I wanna make my last stand

This time I can’t be bought

But then again, on the other hand

How much have you got?

Todd’s career undoubtedly frustrated him at times. He was frequently surpassed in wealth and fame by less talented, flash-in-the-pan artists as he settled into the role of a niche troubadour – touring in a van – while tour busses streamed by.

And time and time again he put his integrity first. He refused to take some controversial lyrics out of Alright Guy, likely dooming it – a song that should have been a hit – from reaching the charts. And he once blew up at a room full of record executives in LA, walking away from major-label life. This time, I can’t be bought.

But always with a mischievous grin, he follows up. Then again, on the other other hand. Everyone has a price. Todd would never pretend otherwise.

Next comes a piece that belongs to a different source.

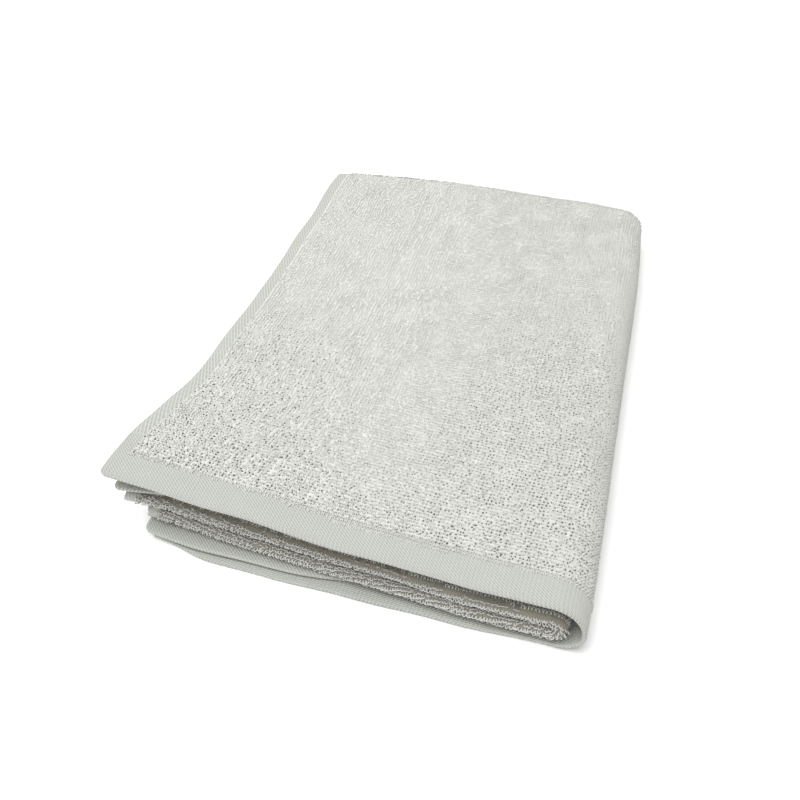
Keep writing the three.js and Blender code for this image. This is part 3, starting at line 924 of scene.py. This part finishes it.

Todd’s legacy will live on

Todd’s loss feels like the death of a genre. The only lyricists that I would compare him with stylistically are Shel Silverstein, Kris Kristofferson, John Prine, Guy Clark, Jerry Jeff Walker, and Billy Joe Shaver. Five of those six mentored Todd personally. And now, all of them are gone – with all but Silverstein and Clark dying in the last 5 years. 

But this assessment – that Todd’s death is the death of a genre is wrong. There remain countless greats, James McMurtry, Steve Poltz, Hayes Carl, Sierra Ferrell, Allison Russell, John Craigie, Jesse Welles – to name a few – who continue to bring vivid and profound poetry to Americana music. These artists – all of whom I follow closely – seem to keep getting better with each new release, and it’s exciting to see a genre pushed forward from so many different angles. 

My hope for Todd’s legacy is that like Bob Marley, Jimi Hendrix, or Kurt Cobain, high school kids will be wearing Todd Snider T-shirts 40 years from now. His writing is timeless, and if his estate manages his legacy well, I believe his popularity will continue to climb as new generations discover his music.

It’s a shame he won’t be around to see it.

“Ain’t that about a son of a bitch,” he’d probably say.